# Source material

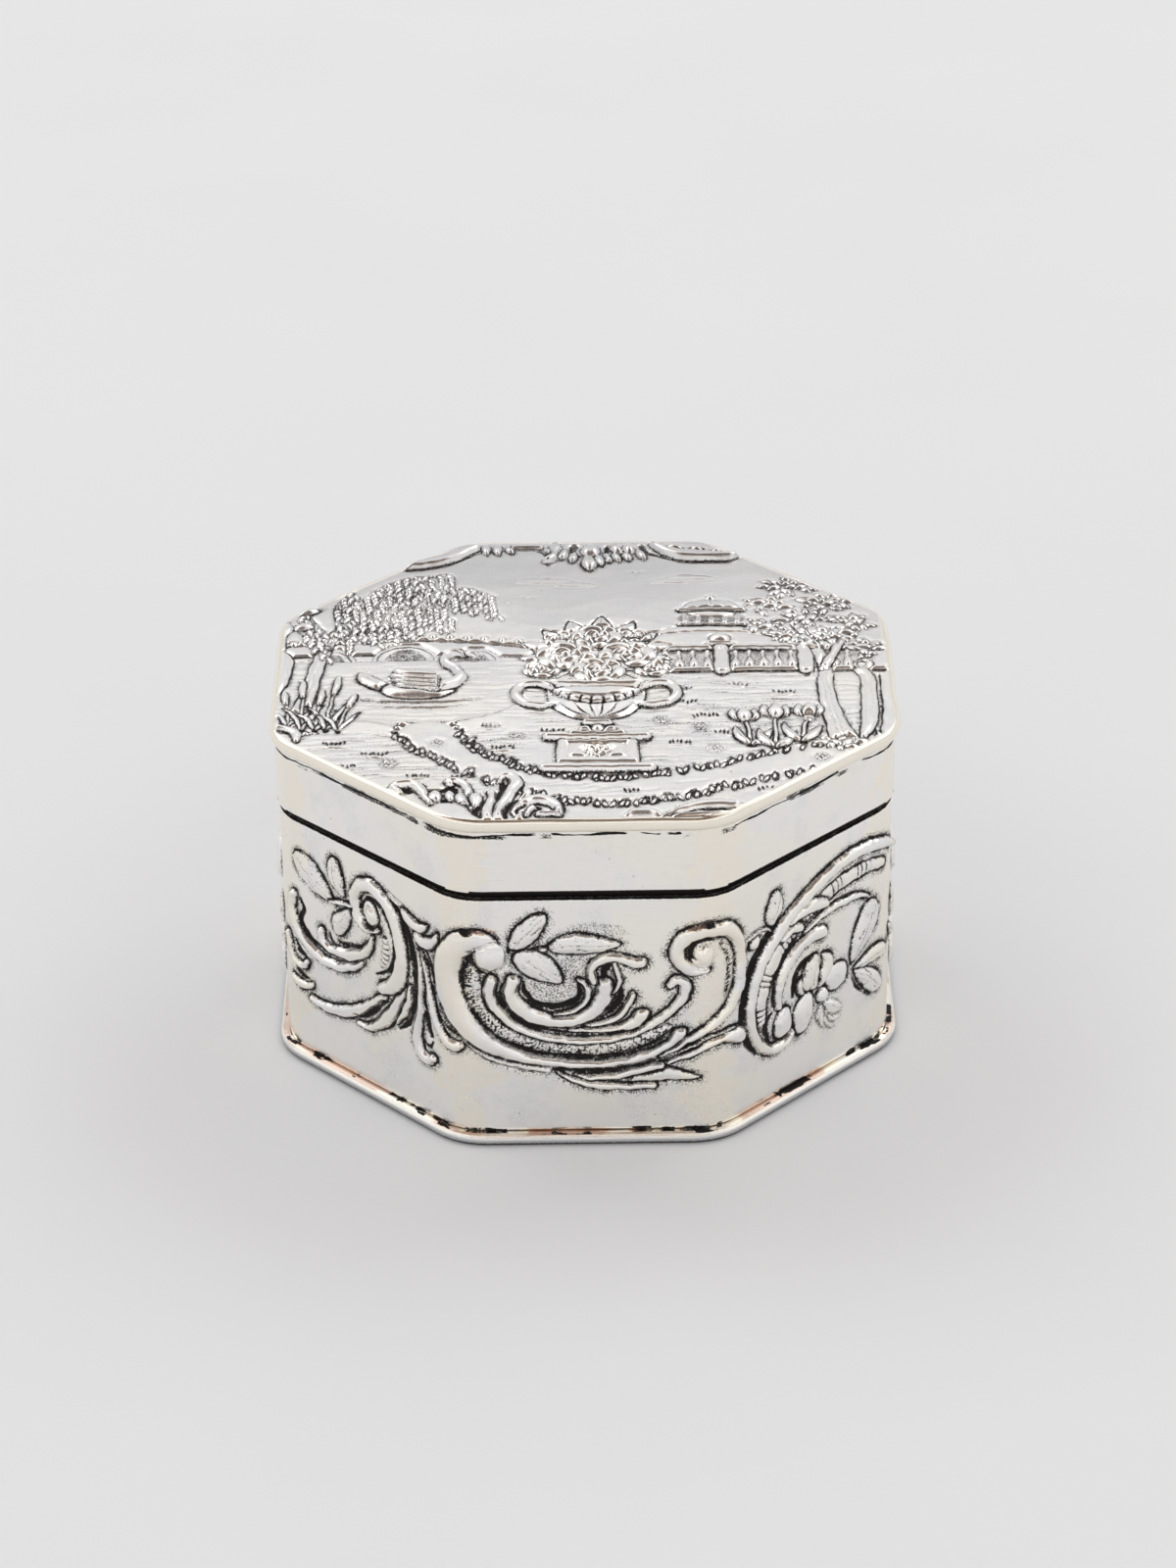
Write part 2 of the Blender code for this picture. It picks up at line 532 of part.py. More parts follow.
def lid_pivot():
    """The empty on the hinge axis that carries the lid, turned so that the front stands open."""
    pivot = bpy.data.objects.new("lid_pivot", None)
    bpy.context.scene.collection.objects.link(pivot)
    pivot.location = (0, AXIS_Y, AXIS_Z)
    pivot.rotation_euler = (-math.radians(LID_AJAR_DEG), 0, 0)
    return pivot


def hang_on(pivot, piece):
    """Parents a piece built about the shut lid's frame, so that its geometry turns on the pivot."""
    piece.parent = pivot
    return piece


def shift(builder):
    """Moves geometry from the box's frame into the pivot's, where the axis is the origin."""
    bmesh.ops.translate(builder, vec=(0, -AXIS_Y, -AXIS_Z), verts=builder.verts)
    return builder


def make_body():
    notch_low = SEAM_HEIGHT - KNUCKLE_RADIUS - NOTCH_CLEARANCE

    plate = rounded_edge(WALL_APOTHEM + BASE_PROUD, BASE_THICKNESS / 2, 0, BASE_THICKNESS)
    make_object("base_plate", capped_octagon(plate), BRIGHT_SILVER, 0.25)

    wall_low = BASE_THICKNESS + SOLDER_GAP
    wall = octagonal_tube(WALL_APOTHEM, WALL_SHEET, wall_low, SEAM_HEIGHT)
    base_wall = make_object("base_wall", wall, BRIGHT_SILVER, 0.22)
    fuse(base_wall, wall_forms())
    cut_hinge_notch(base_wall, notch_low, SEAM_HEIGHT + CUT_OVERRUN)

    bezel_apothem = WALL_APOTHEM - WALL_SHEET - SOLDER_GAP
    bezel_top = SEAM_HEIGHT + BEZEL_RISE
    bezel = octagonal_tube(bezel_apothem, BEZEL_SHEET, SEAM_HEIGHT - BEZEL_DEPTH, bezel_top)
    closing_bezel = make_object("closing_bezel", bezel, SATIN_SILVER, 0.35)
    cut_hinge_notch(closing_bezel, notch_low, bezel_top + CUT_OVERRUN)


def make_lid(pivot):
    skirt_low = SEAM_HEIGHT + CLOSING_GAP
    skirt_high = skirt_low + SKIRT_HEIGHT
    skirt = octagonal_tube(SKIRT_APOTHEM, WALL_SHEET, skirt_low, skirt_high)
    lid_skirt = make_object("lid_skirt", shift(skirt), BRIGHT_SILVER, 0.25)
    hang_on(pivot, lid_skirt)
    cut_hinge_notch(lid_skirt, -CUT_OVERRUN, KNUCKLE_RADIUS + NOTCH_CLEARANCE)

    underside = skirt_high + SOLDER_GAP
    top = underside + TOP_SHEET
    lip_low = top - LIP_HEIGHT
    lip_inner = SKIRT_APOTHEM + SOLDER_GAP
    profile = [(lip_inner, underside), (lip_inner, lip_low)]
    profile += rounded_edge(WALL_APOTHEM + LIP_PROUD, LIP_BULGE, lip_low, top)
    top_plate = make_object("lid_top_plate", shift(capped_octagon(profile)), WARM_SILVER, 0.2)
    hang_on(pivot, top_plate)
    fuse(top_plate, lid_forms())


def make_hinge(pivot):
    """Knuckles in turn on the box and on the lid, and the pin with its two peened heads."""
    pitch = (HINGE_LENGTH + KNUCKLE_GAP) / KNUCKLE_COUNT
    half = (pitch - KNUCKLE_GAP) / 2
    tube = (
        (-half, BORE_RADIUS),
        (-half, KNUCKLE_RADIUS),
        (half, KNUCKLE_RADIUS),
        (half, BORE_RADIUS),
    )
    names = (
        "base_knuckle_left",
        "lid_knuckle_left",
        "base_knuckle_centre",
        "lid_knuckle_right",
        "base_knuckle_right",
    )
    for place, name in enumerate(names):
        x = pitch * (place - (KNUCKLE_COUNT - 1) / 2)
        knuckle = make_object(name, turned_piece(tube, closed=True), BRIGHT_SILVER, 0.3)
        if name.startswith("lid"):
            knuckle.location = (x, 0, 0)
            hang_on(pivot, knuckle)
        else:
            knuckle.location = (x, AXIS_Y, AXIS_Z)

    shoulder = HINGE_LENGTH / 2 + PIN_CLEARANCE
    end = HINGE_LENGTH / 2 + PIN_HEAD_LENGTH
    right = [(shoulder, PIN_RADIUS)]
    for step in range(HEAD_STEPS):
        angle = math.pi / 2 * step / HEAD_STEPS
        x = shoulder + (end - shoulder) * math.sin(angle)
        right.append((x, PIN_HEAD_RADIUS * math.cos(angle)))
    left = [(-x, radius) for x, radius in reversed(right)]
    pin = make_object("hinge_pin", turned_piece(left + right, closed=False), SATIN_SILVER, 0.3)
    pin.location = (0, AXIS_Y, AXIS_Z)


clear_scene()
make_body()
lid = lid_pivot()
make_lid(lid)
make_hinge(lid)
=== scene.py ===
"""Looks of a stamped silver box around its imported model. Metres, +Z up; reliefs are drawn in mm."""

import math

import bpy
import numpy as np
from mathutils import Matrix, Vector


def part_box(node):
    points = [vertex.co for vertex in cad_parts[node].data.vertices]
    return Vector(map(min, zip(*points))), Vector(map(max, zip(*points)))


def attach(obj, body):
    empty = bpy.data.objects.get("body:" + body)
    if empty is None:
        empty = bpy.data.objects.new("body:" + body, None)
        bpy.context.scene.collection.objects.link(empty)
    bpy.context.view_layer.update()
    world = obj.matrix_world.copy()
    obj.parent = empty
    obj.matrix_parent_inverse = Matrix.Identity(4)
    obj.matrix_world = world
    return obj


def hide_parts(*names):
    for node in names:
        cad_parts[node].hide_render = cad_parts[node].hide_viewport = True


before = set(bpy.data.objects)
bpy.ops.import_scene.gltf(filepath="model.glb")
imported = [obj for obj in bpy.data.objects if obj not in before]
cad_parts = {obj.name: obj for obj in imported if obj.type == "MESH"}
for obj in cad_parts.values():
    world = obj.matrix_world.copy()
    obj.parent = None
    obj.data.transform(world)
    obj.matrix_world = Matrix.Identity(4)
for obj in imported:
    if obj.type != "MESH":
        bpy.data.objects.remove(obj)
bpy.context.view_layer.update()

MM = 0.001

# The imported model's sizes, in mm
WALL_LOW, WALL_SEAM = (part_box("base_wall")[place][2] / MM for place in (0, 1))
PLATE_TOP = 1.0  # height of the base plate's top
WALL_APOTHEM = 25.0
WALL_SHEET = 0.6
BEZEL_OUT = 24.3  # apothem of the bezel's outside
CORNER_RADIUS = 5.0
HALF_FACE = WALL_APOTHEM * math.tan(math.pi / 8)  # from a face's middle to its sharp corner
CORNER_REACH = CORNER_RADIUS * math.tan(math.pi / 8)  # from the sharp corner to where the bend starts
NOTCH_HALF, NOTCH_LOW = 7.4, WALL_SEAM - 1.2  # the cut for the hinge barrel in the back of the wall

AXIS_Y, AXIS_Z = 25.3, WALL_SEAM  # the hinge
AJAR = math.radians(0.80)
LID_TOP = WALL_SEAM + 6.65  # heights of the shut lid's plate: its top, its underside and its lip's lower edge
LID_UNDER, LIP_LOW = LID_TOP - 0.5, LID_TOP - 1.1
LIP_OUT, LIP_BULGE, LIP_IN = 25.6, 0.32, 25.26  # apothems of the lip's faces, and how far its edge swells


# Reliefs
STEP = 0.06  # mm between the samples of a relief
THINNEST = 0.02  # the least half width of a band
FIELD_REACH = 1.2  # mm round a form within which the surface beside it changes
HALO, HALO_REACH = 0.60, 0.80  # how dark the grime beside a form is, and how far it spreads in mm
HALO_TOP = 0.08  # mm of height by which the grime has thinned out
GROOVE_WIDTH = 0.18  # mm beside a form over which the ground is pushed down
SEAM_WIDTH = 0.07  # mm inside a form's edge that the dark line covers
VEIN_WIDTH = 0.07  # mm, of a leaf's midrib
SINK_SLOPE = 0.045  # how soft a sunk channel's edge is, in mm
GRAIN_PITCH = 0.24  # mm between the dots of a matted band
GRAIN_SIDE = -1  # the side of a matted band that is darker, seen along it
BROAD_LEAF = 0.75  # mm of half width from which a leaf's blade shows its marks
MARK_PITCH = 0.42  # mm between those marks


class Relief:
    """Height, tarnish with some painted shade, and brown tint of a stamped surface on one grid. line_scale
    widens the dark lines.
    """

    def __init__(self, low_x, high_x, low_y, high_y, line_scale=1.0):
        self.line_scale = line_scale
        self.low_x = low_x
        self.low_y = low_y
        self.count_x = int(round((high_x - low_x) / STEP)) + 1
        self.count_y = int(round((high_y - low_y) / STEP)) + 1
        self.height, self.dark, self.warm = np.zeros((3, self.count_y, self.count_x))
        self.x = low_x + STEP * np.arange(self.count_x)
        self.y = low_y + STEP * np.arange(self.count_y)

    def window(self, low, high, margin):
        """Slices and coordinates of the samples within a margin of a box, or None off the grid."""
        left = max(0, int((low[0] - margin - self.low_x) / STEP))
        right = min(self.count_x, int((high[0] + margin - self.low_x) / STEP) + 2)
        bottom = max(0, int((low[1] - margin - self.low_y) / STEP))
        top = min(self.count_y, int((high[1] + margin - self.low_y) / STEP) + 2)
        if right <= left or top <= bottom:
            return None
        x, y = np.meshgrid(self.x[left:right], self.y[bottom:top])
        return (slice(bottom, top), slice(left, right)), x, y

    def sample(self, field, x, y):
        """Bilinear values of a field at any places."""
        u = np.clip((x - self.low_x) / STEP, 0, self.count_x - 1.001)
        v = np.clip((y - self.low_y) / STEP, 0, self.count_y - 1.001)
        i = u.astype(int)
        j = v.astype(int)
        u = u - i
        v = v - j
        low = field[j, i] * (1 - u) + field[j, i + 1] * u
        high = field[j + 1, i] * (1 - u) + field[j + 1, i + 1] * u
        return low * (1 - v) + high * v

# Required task
Your task is to quote the lines above, beginning with the first and ending with the one that holds "cut_hinge_notch(lid_skirt, -CUT_OVERRUN, KNUCKLE_RADIUS".

# Problem solution
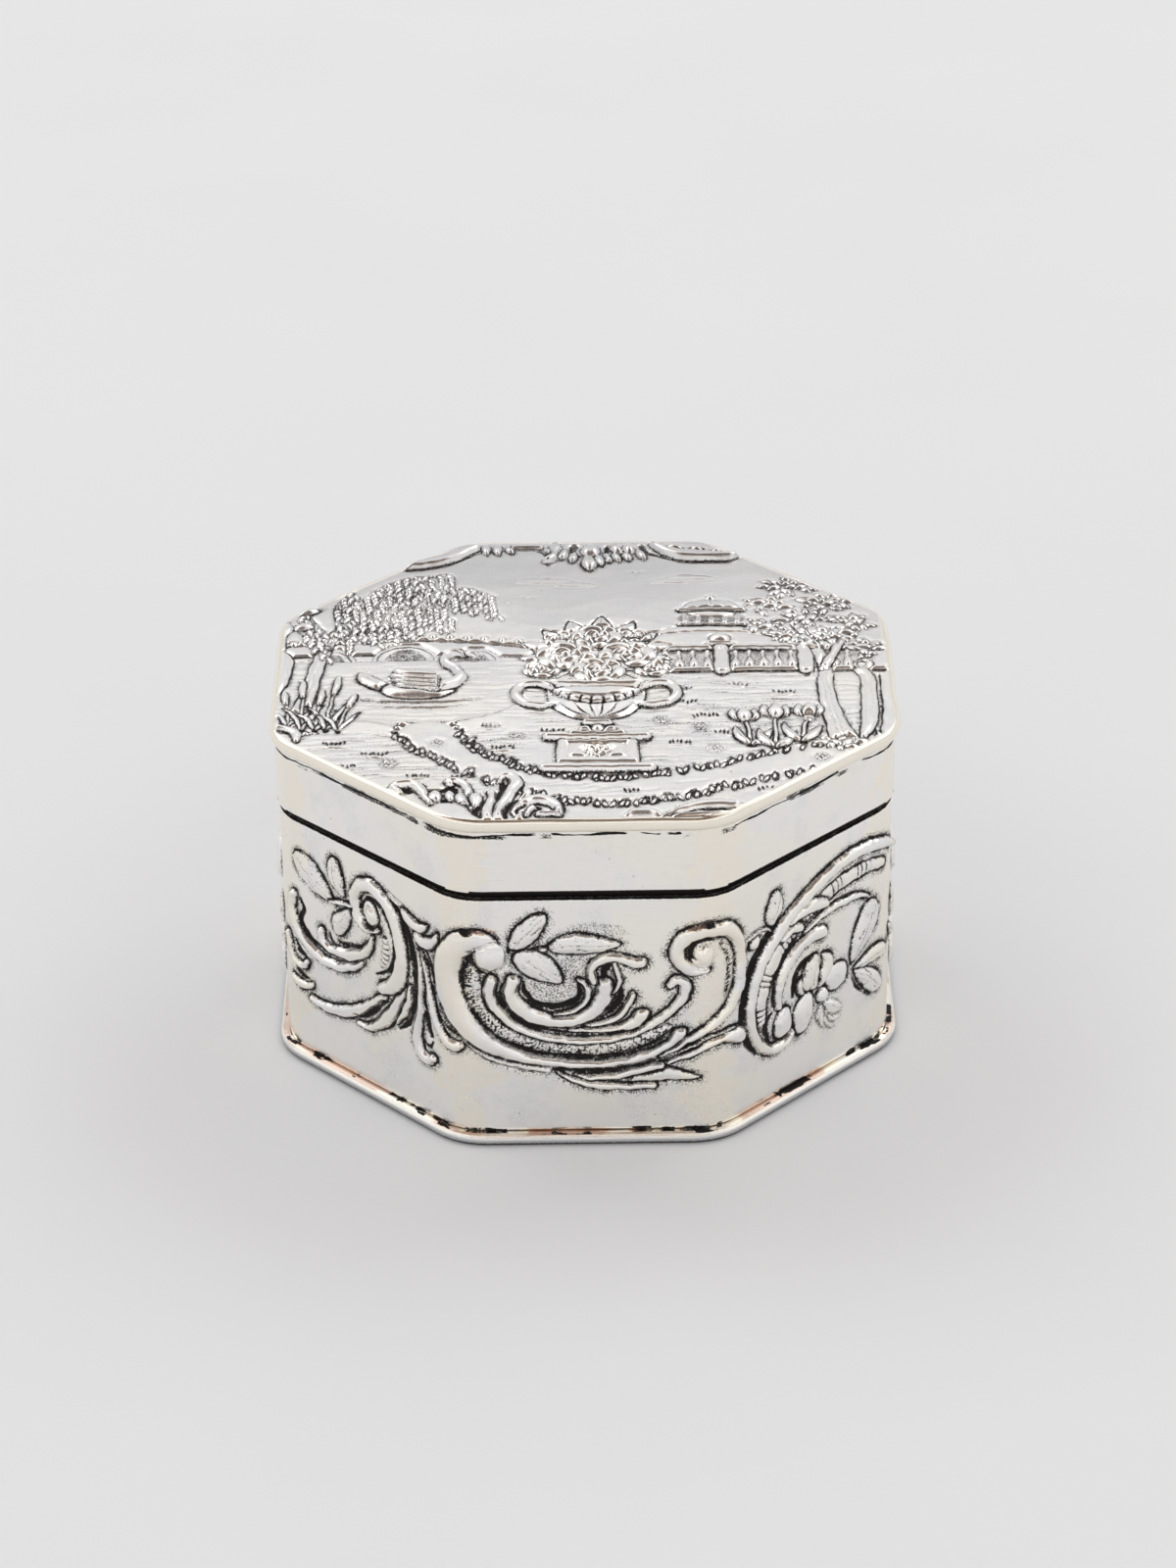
Write part 2 of the Blender code for this picture. It picks up at line 532 of part.py. More parts follow.
def lid_pivot():
    """The empty on the hinge axis that carries the lid, turned so that the front stands open."""
    pivot = bpy.data.objects.new("lid_pivot", None)
    bpy.context.scene.collection.objects.link(pivot)
    pivot.location = (0, AXIS_Y, AXIS_Z)
    pivot.rotation_euler = (-math.radians(LID_AJAR_DEG), 0, 0)
    return pivot


def hang_on(pivot, piece):
    """Parents a piece built about the shut lid's frame, so that its geometry turns on the pivot."""
    piece.parent = pivot
    return piece


def shift(builder):
    """Moves geometry from the box's frame into the pivot's, where the axis is the origin."""
    bmesh.ops.translate(builder, vec=(0, -AXIS_Y, -AXIS_Z), verts=builder.verts)
    return builder


def make_body():
    notch_low = SEAM_HEIGHT - KNUCKLE_RADIUS - NOTCH_CLEARANCE

    plate = rounded_edge(WALL_APOTHEM + BASE_PROUD, BASE_THICKNESS / 2, 0, BASE_THICKNESS)
    make_object("base_plate", capped_octagon(plate), BRIGHT_SILVER, 0.25)

    wall_low = BASE_THICKNESS + SOLDER_GAP
    wall = octagonal_tube(WALL_APOTHEM, WALL_SHEET, wall_low, SEAM_HEIGHT)
    base_wall = make_object("base_wall", wall, BRIGHT_SILVER, 0.22)
    fuse(base_wall, wall_forms())
    cut_hinge_notch(base_wall, notch_low, SEAM_HEIGHT + CUT_OVERRUN)

    bezel_apothem = WALL_APOTHEM - WALL_SHEET - SOLDER_GAP
    bezel_top = SEAM_HEIGHT + BEZEL_RISE
    bezel = octagonal_tube(bezel_apothem, BEZEL_SHEET, SEAM_HEIGHT - BEZEL_DEPTH, bezel_top)
    closing_bezel = make_object("closing_bezel", bezel, SATIN_SILVER, 0.35)
    cut_hinge_notch(closing_bezel, notch_low, bezel_top + CUT_OVERRUN)


def make_lid(pivot):
    skirt_low = SEAM_HEIGHT + CLOSING_GAP
    skirt_high = skirt_low + SKIRT_HEIGHT
    skirt = octagonal_tube(SKIRT_APOTHEM, WALL_SHEET, skirt_low, skirt_high)
    lid_skirt = make_object("lid_skirt", shift(skirt), BRIGHT_SILVER, 0.25)
    hang_on(pivot, lid_skirt)
    cut_hinge_notch(lid_skirt, -CUT_OVERRUN, KNUCKLE_RADIUS + NOTCH_CLEARANCE)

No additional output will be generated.